House of Cards
Forbes India|June 5, 2020
The liquidity crisis of 2018 left the real estate sector floundering. Will Covid-19 be the last straw on the sector’s back?
Pooja Sarkar
House of Cards

It was February 2010. The Indian real estate community had congregated at The Atlantis in Dubai for the annual meet of the Confederation of Real Estate Developers’ Association of India (CREDAI). The champagne flowed, people partied, dinners followed at the Burj Khalifa. It was just two years after the global financial crisis and developers thought they were back with a bang. They went on to raise prices, offer fancy loan schemes and build massive malls and commercial buildings. But over the last decade, the sector has crumbled and now the Covid-19 outbreak has left them gasping for air.

One look at promotional text messages from residential real estate developers reveals how prices are moving in the sector across the country. A developer who was offering its 1 BHK at a starting price of ₹63 lakh in the central suburbs of Mumbai in January had repriced it to ₹51 lakh in the last week of April. In the times to come, residential prices will fall further, say industry experts.

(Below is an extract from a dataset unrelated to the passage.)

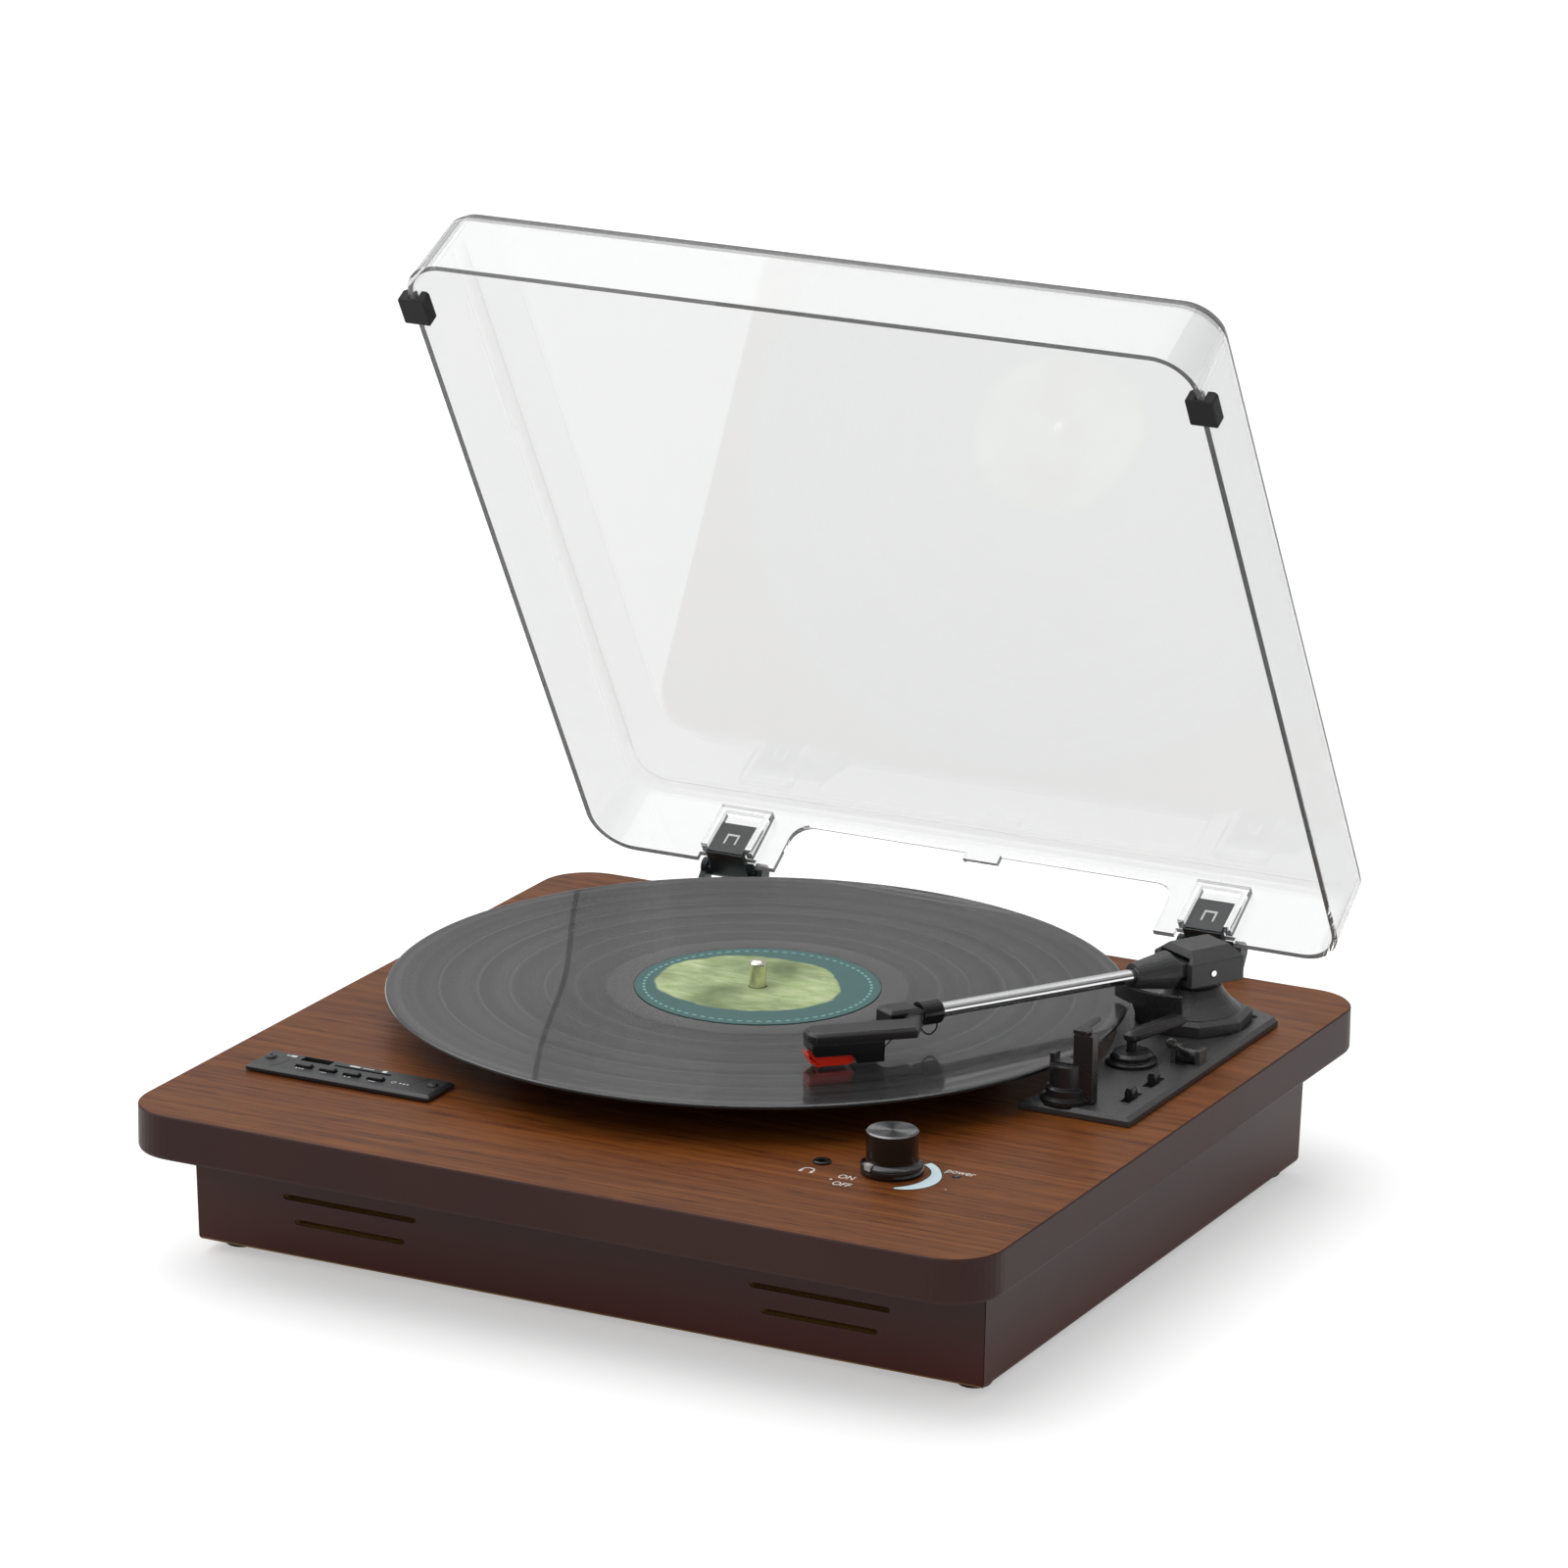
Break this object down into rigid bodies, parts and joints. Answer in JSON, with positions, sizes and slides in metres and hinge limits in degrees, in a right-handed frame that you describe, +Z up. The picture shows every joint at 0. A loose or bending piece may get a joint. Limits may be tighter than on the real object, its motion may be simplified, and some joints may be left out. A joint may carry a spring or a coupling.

“We see weakness in new bookings for FY21 due to deferral in purchases, and we also see a higher risk of cancellations in the near term for bookings done in the near past,” says Mohit Agrawal, research analyst, IIFL Institutional Equity Research. He adds, “Our base-case assumptions have seen a 40-60 percent decline in new bookings, including a nearly 10 percent reduction in property prices over FY21, with a gradual recovery over FY23 and beyond.”